International rugby has had its fair share of siblings. The All Blacks have the Barrett brothers, England had the Vunipolas, and the Scotland-born Millar-Mills sisters even faced off against one another when Harriet wore the red rose and Bridget pulled on the thistle in 2013.

France, the Red Roses’ opponents for the Women’s Six Nations Grand Slam showdown in Bordeaux on Saturday, are no different.

When 21-year-old Teani Feleu came off the bench against Italy in round three to make her Test debut, she joined her older sister and France captain Manae (24) to become the second pair of siblings to have played for Les Bleues this tournament. They joined twins Romane and Marine Menager, the latter of whom was injured against Italy and is a doubt to face England. A round later, Teani and Manae lined up to start their first international together, against Wales.

Their path to the French national team has been far from ordinary, however. Although they were born in Macon, just north of Lyon in Burgundy, they spent most of their childhood in the South Pacific on the tiny French volcanic island of Futuna.
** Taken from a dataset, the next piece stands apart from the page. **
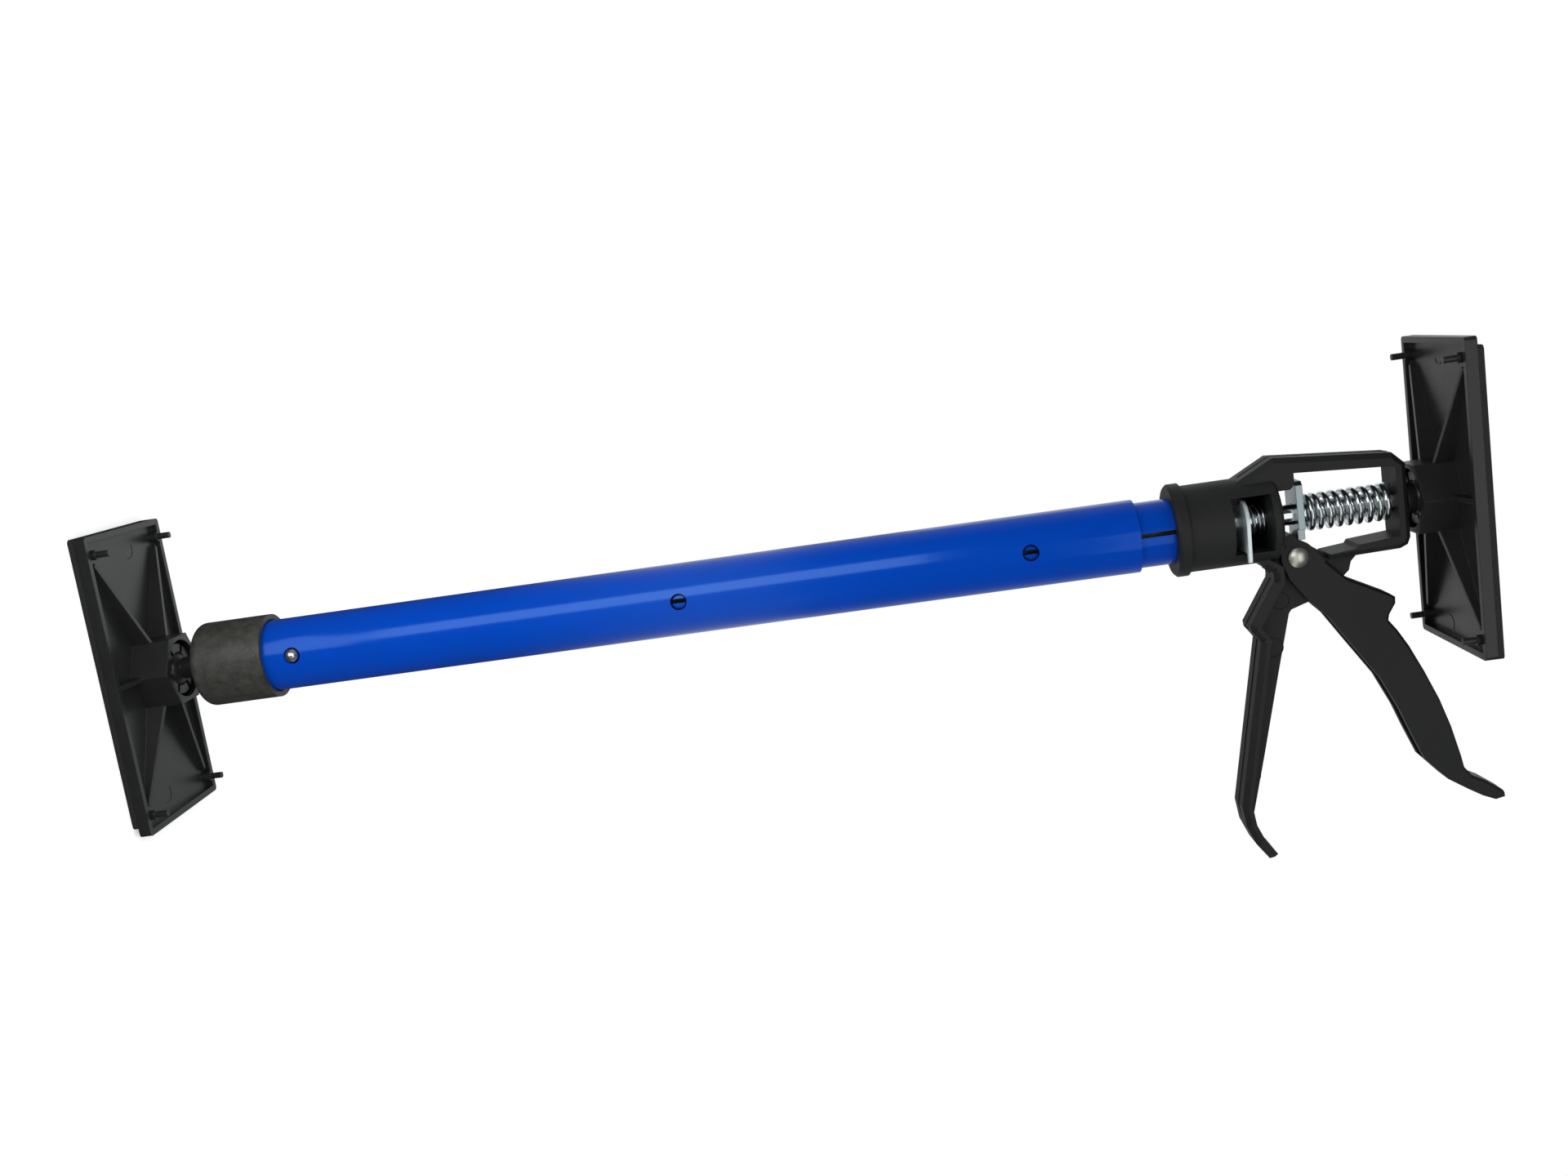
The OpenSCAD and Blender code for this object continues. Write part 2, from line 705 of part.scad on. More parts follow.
module grip_body() {
    outline = frame_outline();
    strip_inside = beside(handle_back, strip_t);
    color("black")
        difference() {
            union() {
                sleeve();
                difference() {
                    slab(outline, frame_w);
                    bevel_cuts(part_of(outline, 1, 8), frame_w, bevel_w, 0.35);
                    // The rod's way through the head wall
                    translate([0, 0, opening_top - over])
                        cylinder(r = rod_hole_r, h = head_wall_t + 2 * over);
                }
                slab(web_outline(), web_t);
                difference() {
                    slab(concat(handle_back, reverse(strip_inside)), frame_w);
                    bevel_cuts(part_of(handle_back, 1, len(handle_back) - 1), frame_w, bevel_w, 0);
                    // Room for the cheeks of the trigger, at their round ends and when pulled
                    for (side = [-1, 1])
                        translate([0, side * (cheek_in + cheek_out) / 2, 0]) {
                            cross_disc(pivot_x, pivot_z, pocket_r, cheek_t + 2 * cheek_gap);
                            translate([pivot_x, 0, pivot_z])
                                rotate([0, trigger_travel, 0])
                                    translate([-pivot_x, 0, -pivot_z - seat_gap])
                                        slab(trigger_side(), cheek_t + 2 * cheek_gap);
                        }
                }
            }
            translate([0, 0, window_top - over])
                cylinder(r = rod_hole_r, h = end_wall_t + 2 * over);
            cross_disc(pivot_x, pivot_z, rivet_r + fit_gap, frame_w);
        }
}

// Side view of the trigger, without its round end
function trigger_side() = concat(trigger_inner, reverse(trigger_outer));

module trigger() {
    side = trigger_side();
    spine = part_of(trigger_outer, spine_first, toe_outer);
    toe = concat(
        part_of(trigger_inner, toe_inner, len(trigger_inner) - 1),
        reverse(part_of(trigger_outer, toe_outer, len(trigger_outer) - 1))
    );
    color("black")
        difference() {
            union() {
                difference() {
                    union() {
                        slab(side, 2 * cheek_out);
                        cross_disc(pivot_x, pivot_z, trigger_end_r, 2 * cheek_out);
                    }
                    slab(side, 2 * cheek_in);
                    cross_disc(pivot_x, pivot_z, trigger_end_r + over, 2 * cheek_in);
                }
                slab(concat(spine, reverse(beside(spine, -spine_t))), 2 * cheek_out);
                slab(toe, 2 * cheek_out);
                cross_disc(nose_x, nose_z, nose_r, 2 * cheek_out);
            }
            bevel_cuts(part_of(trigger_outer, 1, len(trigger_outer) - 1), 2 * cheek_out, trigger_bevel, 0.35);
            cross_disc(pivot_x, pivot_z, rivet_r + rivet_gap, 3 * cheek_out);
        }
}

module rivet_head() {
    // A low dome: a slice of a ball that has the head's width at its foot
    dome_r = (pow(rivet_head_d / 2, 2) + pow(rivet_head_h, 2)) / (2 * rivet_head_h);
    intersection() {
        translate([0, 0, rivet_head_h - dome_r])
            sphere(r = dome_r);
        cylinder(d = rivet_head_d, h = rivet_head_h);
    }
}

module pivot_rivet() {
    seat = cheek_out + rivet_gap;
    color("silver")
        translate([pivot_x, 0, pivot_z]) {
            rotate([90, 0, 0])
                cylinder(r = rivet_r, h = 2 * seat, center = true);
            for (side = [-1, 1])
                rotate([side * 90, 0, 0])
                    translate([0, 0, seat])
                        rivet_head();
        }
}

module drive_plate() {
    half = drive_w / 2;
    corner = drive_w / 10;
    color("lightsteelblue")
        translate([0, 0, drive_z])
            linear_extrude(height = drive_t)
                difference() {
                    union() {
                        polygon([
                            [corner - drive_ends[0], -half], [drive_ends[1], -half], [drive_ends[1], half],
                            [corner - drive_ends[0], half], [-drive_ends[0], half - corner],
                            [-drive_ends[0], corner - half]
                        ]);
                        translate([0, -drive_tongue_w / 2])
                            square([drive_reach, drive_tongue_w]);
                    }
                    circle(r = rod_hole_r);
                }
}

// The lock plate in its own plane, its back edge at the left
module lock_plate_shape() {
    half = lock_w / 2;
    corner = half - fulcrum_w;
    difference() {
        union() {
            translate([corner - lock_back, -half])
                square([lock_ear + lock_back - corner, lock_w]);
            translate([-lock_back, corner - half])
                square([lock_back + lock_ear, lock_w - 2 * corner]);
            for (side = [-1, 1])
                translate([corner - lock_back, side * (half - corner)])
                    circle(r = corner);
        }
        circle(r = rod_hole_r + rod_gap / 3);
        translate([window_h / 2 - seat_gap, -lock_notch_w / 2])
            square([lock_ear, lock_notch_w]);
    }
}

module lock_plate() {
    color("gainsboro")
        translate([-lock_back, 0, lock_z])
            rotate([0, lock_tilt, 0])
                translate([lock_back, 0, 0])
                    linear_extrude(height = lock_t)
                        lock_plate_shape();
}

// Rise of a compression spring with one closed turn at each end
function coil_rise(t, turns, closed, pitch) =
    t < 1 ? t * closed
    : t > turns - 1 ? closed + (turns - 2) * pitch + (t - turns + 1) * closed
    : closed + (t - 1) * pitch;

// Rings of a coil's wire, each a list of its centre and its turn in degrees
function coil_path(radius, wire, length, turns) =
    let (rings = turns * 8)
    let (closed = wire + end_turn_gap)
    let (pitch = (length - wire - 2 * closed) / (turns - 2))
    let (middle = [for (i = [0:rings]) [
        [radius * cos(i * 45), radius * sin(i * 45), wire / 2 + coil_rise(i / 8, turns, closed, pitch)],
        i * 45
    ]])
    let (first = [middle[0][0] - wire * [0, 1, 0], 0])
    let (turned = rings * 45)
    let (last = [middle[rings][0] + wire * [-sin(turned), cos(turned), 0], turned])
    concat([first], middle, [last]);

// Least gap between turns: points half a turn or more apart along the wire
function coil_gap(path, wire) = min([
    for (i = [0:len(path) - 6])
        min([for (j = [i + 5:len(path) - 1]) norm(path[i][0] - path[j][0])])
]) - wire;

module coil_spring(radius, wire, length, turns) {
    path = coil_path(radius, wire, length, turns);
    sides = 6;
    last = len(path) - 1;
    points = [
        for (ring = path, k = [0:sides - 1])
            ring[0] + wire / 2 * [
                cos(k * 60) * cos(ring[1]),
                cos(k * 60) * sin(ring[1]),
                sin(k * 60)
            ]
    ];
    faces = concat(
        [for (i = [0:last - 1], k = [0:sides - 1])
            [i * sides + k, (i + 1) * sides + k, i * sides + (k + 1) % sides]],
        [for (i = [0:last - 1], k = [0:sides - 1])
            [i * sides + (k + 1) % sides, (i + 1) * sides + k, (i + 1) * sides + (k + 1) % sides]],
        [for (k = [1:sides - 2]) [0, k, k + 1]],
        [for (k = [1:sides - 2]) [last * sides, last * sides + k + 1, last * sides + k]]
    );
    echo(least_gap_between_turns = coil_gap(path, wire));
    polyhedron(points = points, faces = faces);
}

module return_spring() {
    color("silver")
        translate([0, 0, return_z])
            coil_spring((return_od - return_wire) / 2, return_wire, return_len, return_turns);
}

module lock_spring() {
    color("silver")
        translate([0, 0, lock_spring_z])
            coil_spring((lock_spring_od - lock_wire) / 2, lock_wire, lock_spring_len, lock_turns);
}

module push_rod() {
    edge = rod_r / 8;
    color("silver") {
        translate([0, 0, rod_foot_z])
            cylinder(r1 = rod_r - edge, r2 = rod_r, h = edge);
        translate([0, 0, rod_foot_z + edge])
            cylinder(r = rod_r, h = rod_top - rod_foot_z - edge);
    }
}

module rod_guide() {
    color("darkgray")
        difference() {
            translate([0, 0, rod_foot_z])
                cylinder(r = inner_bore - tube_gap, h = guide_l);
            translate([0, 0, rod_foot_z - over])
                cylinder(r = rod_r + fit_gap, h = guide_l + 2 * over);
        }
}

module head_ball() {
    color("black")
        difference() {
            union() {
                translate([0, 0, head_ball_z])
                    sphere(r = ball_r);
                translate([0, 0, head_top + seat_gap])
                    cylinder(r = rod_r * 1.5, h = ball_r);
            }
            translate([0, 0, head_top - over])
                cylinder(r = rod_r + fit_gap, h = rod_top + fit_gap - head_top + over);
        }
}

module head_plate() {
    color("black")
        translate([0, 0, head_pad_z])
            rotate([180, 0, 0])
                pad_plate();
}

module head_sheet() {
    color("dimgray")
        translate([0, 0, head_pad_z])
            rotate([0, 180, 0])
                sheet();
}

foot_sheet();
foot_plate();
foot_ball();
end_cap();
outer_tube();
inner_tube();
button();
button_spring();
grip_body();
trigger();
pivot_rivet();
drive_plate();
return_spring();
lock_plate();
lock_spring();
push_rod();
rod_guide();
head_ball();
head_plate();
head_sheet();
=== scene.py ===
import math

import bpy
from mathutils import Euler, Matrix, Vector


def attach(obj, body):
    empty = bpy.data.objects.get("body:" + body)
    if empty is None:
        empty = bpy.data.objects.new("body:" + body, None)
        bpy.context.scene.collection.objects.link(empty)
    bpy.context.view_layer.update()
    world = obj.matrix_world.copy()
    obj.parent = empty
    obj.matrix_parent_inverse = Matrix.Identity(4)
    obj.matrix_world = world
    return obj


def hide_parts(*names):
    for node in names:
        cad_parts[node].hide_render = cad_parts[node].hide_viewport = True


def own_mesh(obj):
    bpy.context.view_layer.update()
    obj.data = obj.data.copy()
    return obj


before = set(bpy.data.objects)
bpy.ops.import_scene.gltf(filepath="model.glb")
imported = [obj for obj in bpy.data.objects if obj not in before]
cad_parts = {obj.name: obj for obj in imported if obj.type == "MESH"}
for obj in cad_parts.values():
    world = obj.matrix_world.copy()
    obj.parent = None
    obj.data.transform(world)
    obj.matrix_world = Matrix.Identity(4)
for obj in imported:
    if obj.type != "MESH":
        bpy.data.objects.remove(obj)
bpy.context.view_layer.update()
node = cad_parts

# The view: the pole lies across the picture, seen square from its button side and a little
# from behind the top bar, so the camera is rolled by about a quarter turn.
lens = bpy.data.cameras.new("view")
lens.sensor_width = 36
lens.lens = 33.78
lens.clip_start = 0.01
camera = bpy.data.objects.new("view", lens)
camera.location = (-0.09322, -0.56149, 0.29827)
camera.rotation_euler = Euler([math.radians(a) for a in (64.245, -81.249, 15.937)], "XYZ")
bpy.context.scene.collection.objects.link(camera)
bpy.context.scene.camera = camera
bpy.context.scene.view_settings.view_transform = "Standard"


# The room: plain white where the camera sees it. What steel and gloss mirror is pale behind
# the pole and dim on the camera's side, so that bright steel shows dark bands.
def add_node(tree, kind, **values):
    """A shader node with some of its sockets set."""
    made = tree.nodes.new(kind)
    for key, value in values.items():
        made.inputs[key].default_value = value
    return made


def join(tree, pairs):
    """Link each pair of sockets, from the first to the second."""
    for start, end in pairs:
        tree.links.new(start, end)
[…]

It was there that their father introduced the sisters to rugby, before they moved to New Zealand as teenagers to hone their skills and learn English.

“We were so lucky to have been able to do that. I learned how to be self-sufficient there [in New Zealand] at a very young age. Rugby is a religion there,” Manae told the French Rugby website. With their older brother Niue having gone on to play for Stade Dijonnais in Nationale 2, the fourth tier of French rugby, rugby clearly runs in Feleu blood.

Teani and Manae have played their club rugby for the same team, the superbly named FC Grenoble Amazones, since 2020 and have a bond that Teani believes will soon bear fruit on the international stage.

“We’ve always wanted to play together, but we’ve never been able to do that because we weren’t in the same age category. We know each other well, we know how each other plays, so it’s easy to anticipate what one or the other is going to do. We like it,” she told the Six Nations website.

While the Menager twins, who play for Montpellier, and Manae Feleu play in the same positions for club and country, Teani has done things a little differently. For Grenoble she typically plays at outside centre, but France co-coaches Gaelle Mignot and David Ortiz have so far deployed her at No 8.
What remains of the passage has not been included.